Heather Hunter Crawley

PhD in Classics & Ancient History

Email: hc7188@bristol.ac.uk

Research:

My PhD project addresses the role of the senses in the Late Antique experience of the divine. I am implicating a Sensory Archaeology in analysis of religious material culture from the period, from private and public, Christian and non-Christian, contexts, such as liturgical silverware and apotropaic amulets. My thesis is that traditional attention to doctrinal text involves the imposition of contemporary sensory hierarchies and Cartesian dualism, and is insufficient in revealing the rich sensory world that early Christianity inhabited and shared with non-Christians. Through the physical sensory experience of ritual, Christians and non-Christians engaged with the divine in their religious practices.

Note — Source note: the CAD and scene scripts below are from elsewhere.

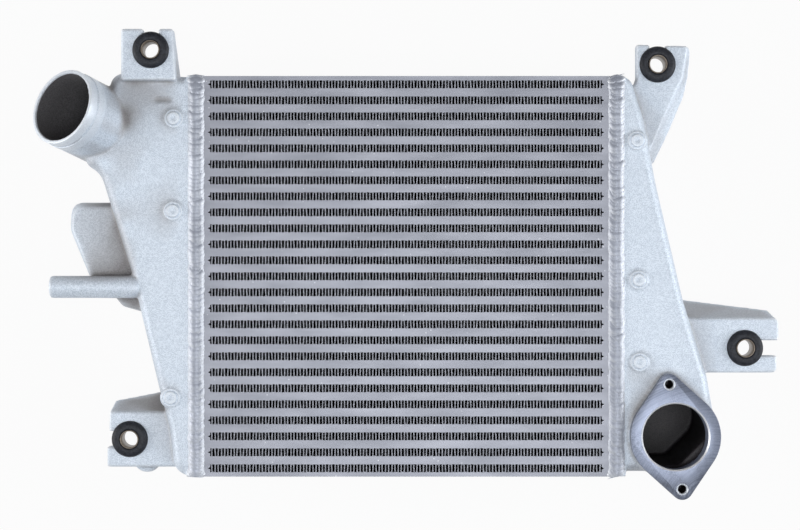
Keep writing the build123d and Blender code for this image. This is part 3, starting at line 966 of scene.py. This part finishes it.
@dataclass
class WeldRun:
    """A weld bead right round one joint, laid as overlapping ripples."""

    side: Side
    spacing: float
    slant: float
    seed: int
    half_width: float = 5.9
    half_length: float = 5.6
    crown: float = 1.0
    lift: float = 11.0
    stand: float = 0.8
    end_stand: float = -0.3
    overrun: float = 0.3
    bend: float = 88.0
    rim_start: float = 0.72
    rim_reach: float = 0.24
    rim_middle: float = 0.12

    def ripple(self) -> Piece:
        """One ripple: a flattened ball, bent down at its two sides to lie on the bead's crown."""
        deselect()
        bpy.ops.mesh.primitive_uv_sphere_add(segments=16, ring_count=6, radius=1.0, location=(0.0, 0.0, 0.0))
        piece = bpy.context.active_object
        piece.name = "ripple"
        open_mesh(piece)
        bpy.ops.mesh.bisect(
            plane_co=(0.0, 0.0, -0.35), plane_no=(0.0, 0.0, 1.0), clear_inner=True, use_fill=True)
        close_mesh()
        # Mask for the painted highlight on the ripple's rim, strongest at its flanks.
        rim = piece.data.attributes.new(RIM_HIGHLIGHT, "FLOAT", "POINT")
        for point in piece.data.vertices:
            out = min(1.0, max(0.0, (point.co.xy.length - self.rim_start) / self.rim_reach))
            flank = min(1.0, abs(point.co.x) * 1.25)
            rim.data[point.index].value = out * (self.rim_middle + (1.0 - self.rim_middle) * flank)
        open_mesh(piece)
        size = (self.half_width * MM * 1.05, self.half_length * MM, self.crown * MM)
        bpy.ops.transform.resize(value=size, center_override=(0.0, 0.0, 0.0))
        bpy.ops.transform.rotate(value=math.pi / 2, orient_axis="X", center_override=(0.0, 0.0, 0.0))
        close_mesh()
        apply_modifier(piece, "SIMPLE_DEFORM", deform_method="BEND", deform_axis="Z",
                       angle=-math.radians(self.bend))
        open_mesh(piece)
        bpy.ops.transform.rotate(value=-math.pi / 2, orient_axis="X", center_override=(0.0, 0.0, 0.0))
        close_mesh()
        return piece

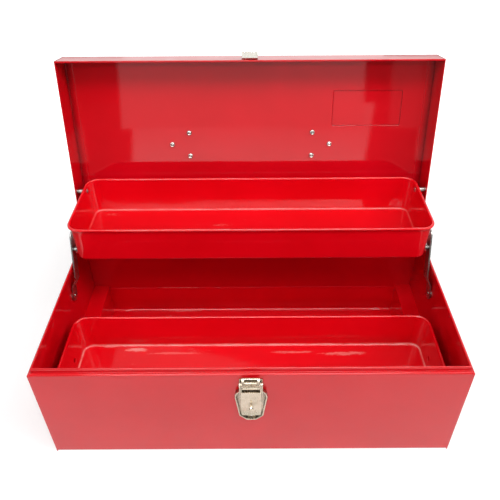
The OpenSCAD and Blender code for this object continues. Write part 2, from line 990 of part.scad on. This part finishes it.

The world beyond text mattered, and it mattered significantly; sensory experience within the material world was a path to spiritual salvation.

Supervisors: Dr. Shelley Hales (Classics & Ancient History), & Dr. Beth Williamson (History of Art).

General Research Interests: Christianity, Late Antiquity, Byzantium, Mystery Cults, The Senses, Sensory Archaeology, Visual & Material Culture, Ancient Art & Architecture, Classical Archaeology, Religion in the Ancient World, Ritual, Icons, Hagia Sophia.